'''

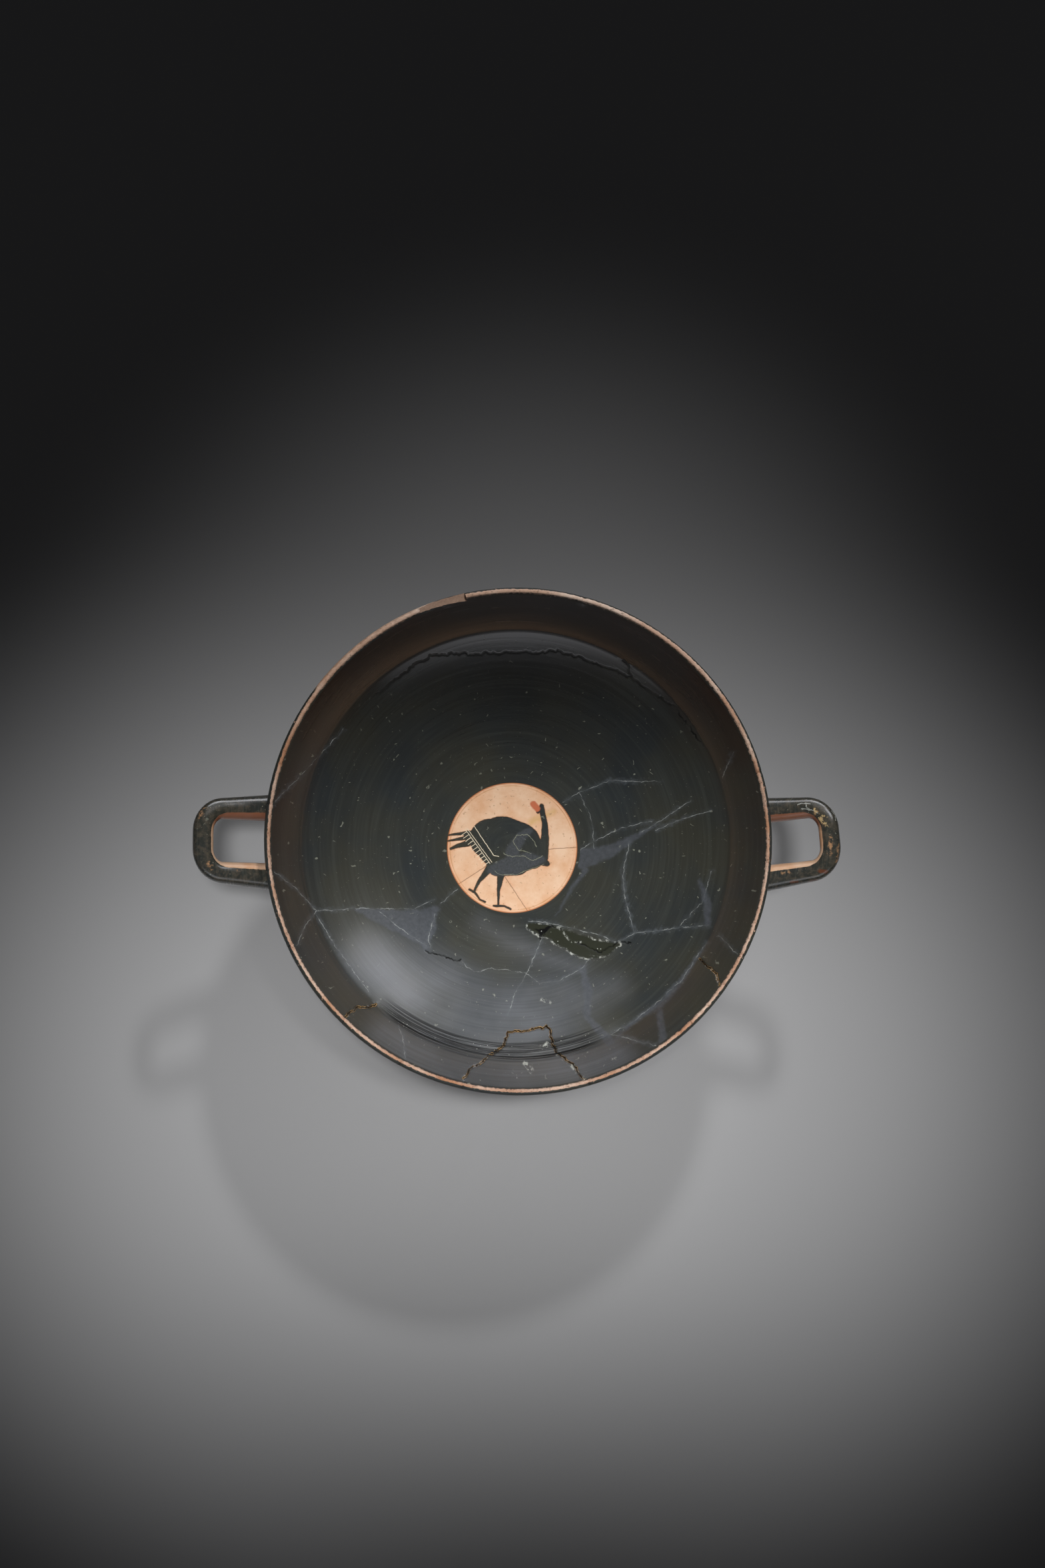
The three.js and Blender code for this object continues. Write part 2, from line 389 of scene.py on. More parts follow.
def mark_inner_faces(mesh):
    """Point attribute "inward": how far a handle's point faces into the loop, past the edge of the slip."""
    inward = mesh.attributes.new("inward", "FLOAT", "POINT")
    on_handle = {index for face in mesh.polygons if face.material_index == HANDLE for index in face.vertices}
    corner_x = TIP[0] - CORNER[0]
    corner_y = LEG_HALF - CORNER[1]
    turns = {place[0]: handle_turn(*place).inverted() for place in HANDLE_PLACES}
    for vert in mesh.vertices:
        if vert.index not in on_handle:
            continue
        turn = turns[1 if vert.co.x > 0 else -1]
        point = turn @ vert.co
        normal = turn.to_3x3() @ vert.normal
        middle = Vector((min(point.x, corner_x), min(max(point.y, -corner_y), corner_y), point.z))
        facing = normal.dot((middle - point).normalized())
        slip_edge = mix(BARE_TO_LEG, BARE_TO_TIP, smoothstep(point.x, corner_x - 3, TIP[0]))
        inward.data[vert.index].value = facing - slip_edge


# ---- Joining and cutting ------------------------------------------

def as_object(name, bm, finishes=()):
    mesh = bpy.data.meshes.new(name)
    bm.to_mesh(mesh)
    bm.free()
    for material in finishes:
        mesh.materials.append(material)
    made = bpy.data.objects.new(name, mesh)
    bpy.context.collection.objects.link(made)
    return made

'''

§ **Task prompt**: Each line of the listing should be echoed back exactly.

§ **Answer to this task**:
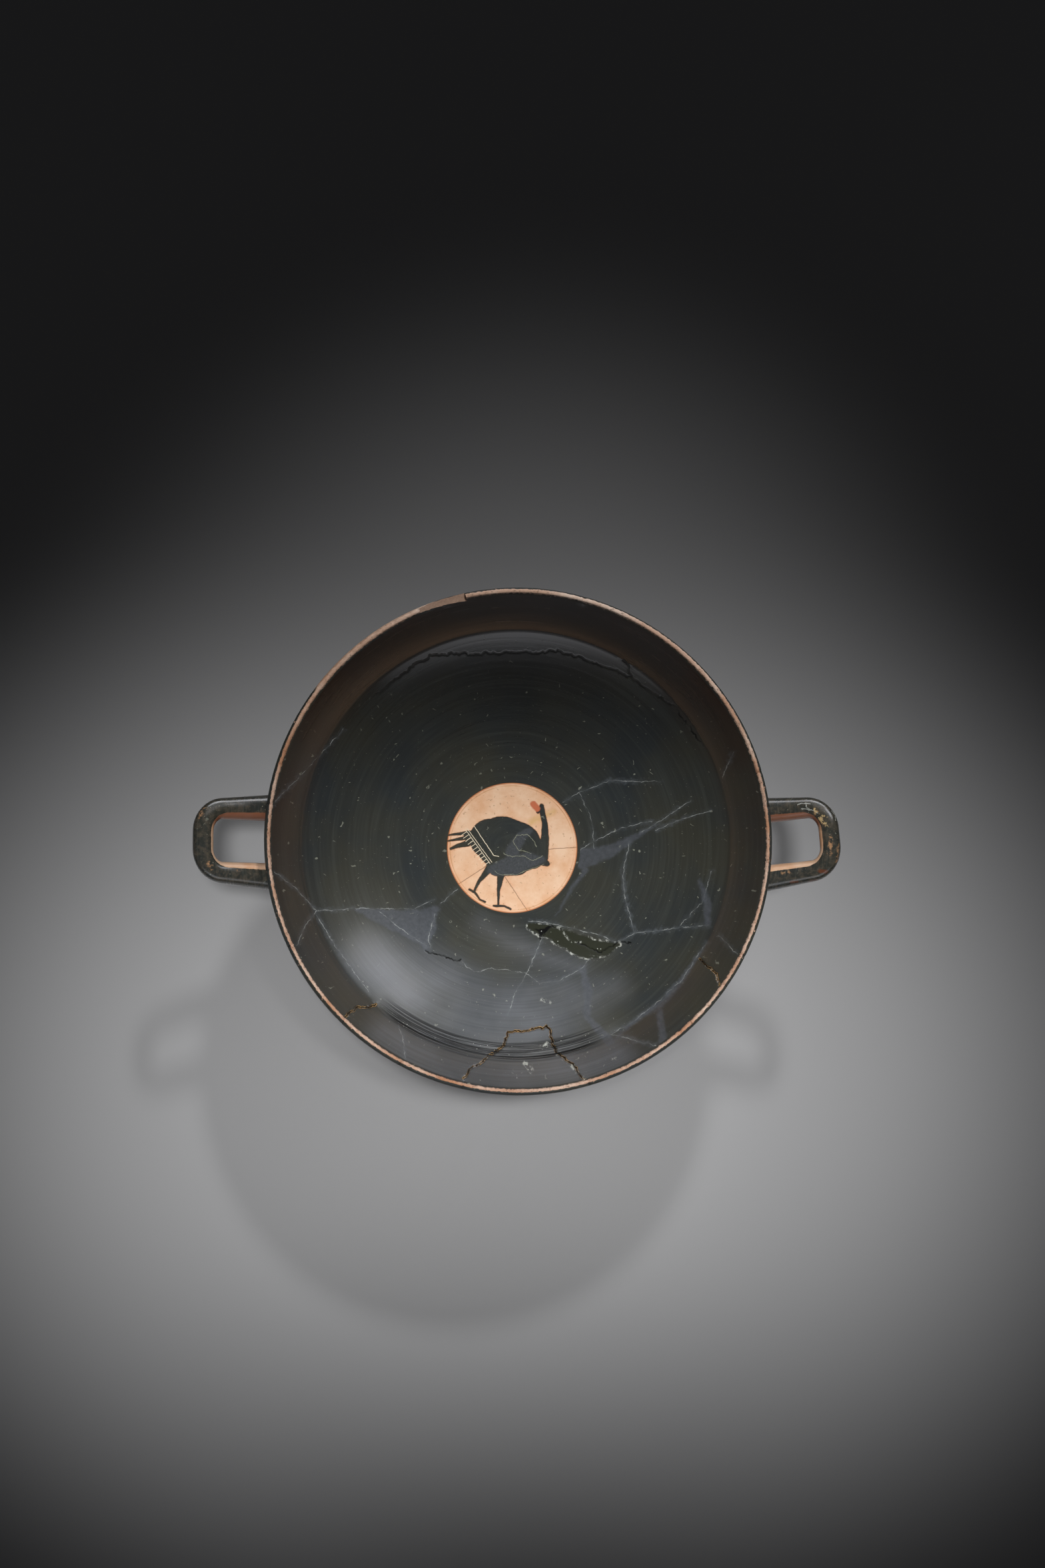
The three.js and Blender code for this object continues. Write part 2, from line 389 of scene.py on. More parts follow.
def mark_inner_faces(mesh):
    """Point attribute "inward": how far a handle's point faces into the loop, past the edge of the slip."""
    inward = mesh.attributes.new("inward", "FLOAT", "POINT")
    on_handle = {index for face in mesh.polygons if face.material_index == HANDLE for index in face.vertices}
    corner_x = TIP[0] - CORNER[0]
    corner_y = LEG_HALF - CORNER[1]
    turns = {place[0]: handle_turn(*place).inverted() for place in HANDLE_PLACES}
    for vert in mesh.vertices:
        if vert.index not in on_handle:
            continue
        turn = turns[1 if vert.co.x > 0 else -1]
        point = turn @ vert.co
        normal = turn.to_3x3() @ vert.normal
        middle = Vector((min(point.x, corner_x), min(max(point.y, -corner_y), corner_y), point.z))
        facing = normal.dot((middle - point).normalized())
        slip_edge = mix(BARE_TO_LEG, BARE_TO_TIP, smoothstep(point.x, corner_x - 3, TIP[0]))
        inward.data[vert.index].value = facing - slip_edge


# ---- Joining and cutting ------------------------------------------

def as_object(name, bm, finishes=()):
    mesh = bpy.data.meshes.new(name)
    bm.to_mesh(mesh)
    bm.free()
    for material in finishes:
        mesh.materials.append(material)
    made = bpy.data.objects.new(name, mesh)
    bpy.context.collection.objects.link(made)
    return made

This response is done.